### DATA EXCERPT
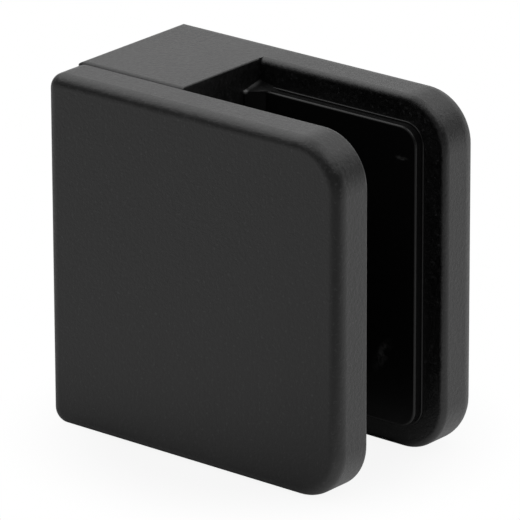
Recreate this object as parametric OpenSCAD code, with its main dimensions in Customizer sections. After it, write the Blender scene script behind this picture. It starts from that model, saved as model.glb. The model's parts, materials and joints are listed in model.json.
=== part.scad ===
// Square clamp for a glass infill panel. A die-cast body with a web and a rear jaw is
// bolted to a post. A front cover closes on the web, drawn up by two countersunk screws
// from behind, and a rubber gasket on each jaw grips the panel.
//
// Frame: X runs from the post face into the panel slot, Y from front to back and Z up.
// The origin is the centre of the fixing bore's mouth on the post face, which is also the
// middle of the slot's width. All sizes are in millimetres.

/* [Overall] */
// Width from the post face to the open edge
clamp_w = 45; // [42:1:70]
// Height
clamp_h = 45; // [44:1:80]

/* [Plates and slot] */
// Thickness of the front cover
cover_t = 5.7; // [5.5:0.1:9]
// Thickness of the rear jaw
jaw_t = 6.5; // [5.6:0.1:10]
// Width of the open gap between the two jaws
gap = 14.6; // [14.4:0.1:22]
// Width of the solid web beside the post
web_w = 16.6; // [15.5:0.1:22]

/* [Rounded edges] */
// Corner radius of both plates on the open side
open_corner_r = 6.4; // [3:0.1:9]
// Corner radius of the cover on the post side
cover_corner_r = 2; // [1.8:0.1:5]
// Corner radius of the body on the post side
body_corner_r = 1.1; // [0.5:0.1:5]
// Rounding of the cover's front edge
front_edge_r = 1.5; // [0.3:0.1:1.8]
// Rounding of the body's back edge
back_edge_r = 2.5; // [0.3:0.1:2.8]
// Rounding of the body's upright edge between the back and the post face
post_edge_r = 3.5; // [0.3:0.1:3.6]
// Rounding of the cover and web edges that meet at the parting line
seam_r = 0.6; // [0.1:0.1:1.2]
// Rounding of the rear jaw's inner edge
jaw_edge_r = 0.8; // [0.1:0.1:1.5]
// Rounding of the web's upright edges in the slot
web_edge_r = 0.2; // [0.1:0.1:1.2]

/* [Fixing bore] */
// Bore through the web for the screw into the post
fixing_bore_d = 8.5; // [5:0.1:8.8]
// Counterbore that takes the head of that screw
fixing_head_d = 13.6; // [9.5:0.1:13.6]
// Depth of the counterbore from the slot side
fixing_head_depth = 8.6; // [2:0.1:11]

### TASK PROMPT
Restate the whole listing exactly, leaving out nothing.

### TASK RESPONSE
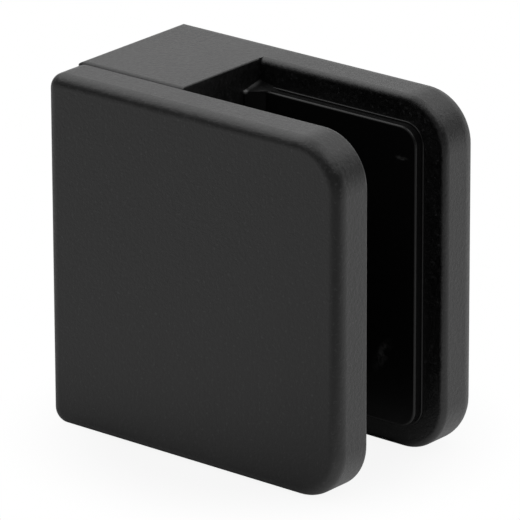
Recreate this object as parametric OpenSCAD code, with its main dimensions in Customizer sections. After it, write the Blender scene script behind this picture. It starts from that model, saved as model.glb. The model's parts, materials and joints are listed in model.json.
=== part.scad ===
// Square clamp for a glass infill panel. A die-cast body with a web and a rear jaw is
// bolted to a post. A front cover closes on the web, drawn up by two countersunk screws
// from behind, and a rubber gasket on each jaw grips the panel.
//
// Frame: X runs from the post face into the panel slot, Y from front to back and Z up.
// The origin is the centre of the fixing bore's mouth on the post face, which is also the
// middle of the slot's width. All sizes are in millimetres.

/* [Overall] */
// Width from the post face to the open edge
clamp_w = 45; // [42:1:70]
// Height
clamp_h = 45; // [44:1:80]

/* [Plates and slot] */
// Thickness of the front cover
cover_t = 5.7; // [5.5:0.1:9]
// Thickness of the rear jaw
jaw_t = 6.5; // [5.6:0.1:10]
// Width of the open gap between the two jaws
gap = 14.6; // [14.4:0.1:22]
// Width of the solid web beside the post
web_w = 16.6; // [15.5:0.1:22]

/* [Rounded edges] */
// Corner radius of both plates on the open side
open_corner_r = 6.4; // [3:0.1:9]
// Corner radius of the cover on the post side
cover_corner_r = 2; // [1.8:0.1:5]
// Corner radius of the body on the post side
body_corner_r = 1.1; // [0.5:0.1:5]
// Rounding of the cover's front edge
front_edge_r = 1.5; // [0.3:0.1:1.8]
// Rounding of the body's back edge
back_edge_r = 2.5; // [0.3:0.1:2.8]
// Rounding of the body's upright edge between the back and the post face
post_edge_r = 3.5; // [0.3:0.1:3.6]
// Rounding of the cover and web edges that meet at the parting line
seam_r = 0.6; // [0.1:0.1:1.2]
// Rounding of the rear jaw's inner edge
jaw_edge_r = 0.8; // [0.1:0.1:1.5]
// Rounding of the web's upright edges in the slot
web_edge_r = 0.2; // [0.1:0.1:1.2]

/* [Fixing bore] */
// Bore through the web for the screw into the post
fixing_bore_d = 8.5; // [5:0.1:8.8]
// Counterbore that takes the head of that screw
fixing_head_d = 13.6; // [9.5:0.1:13.6]
// Depth of the counterbore from the slot side
fixing_head_depth = 8.6; // [2:0.1:11]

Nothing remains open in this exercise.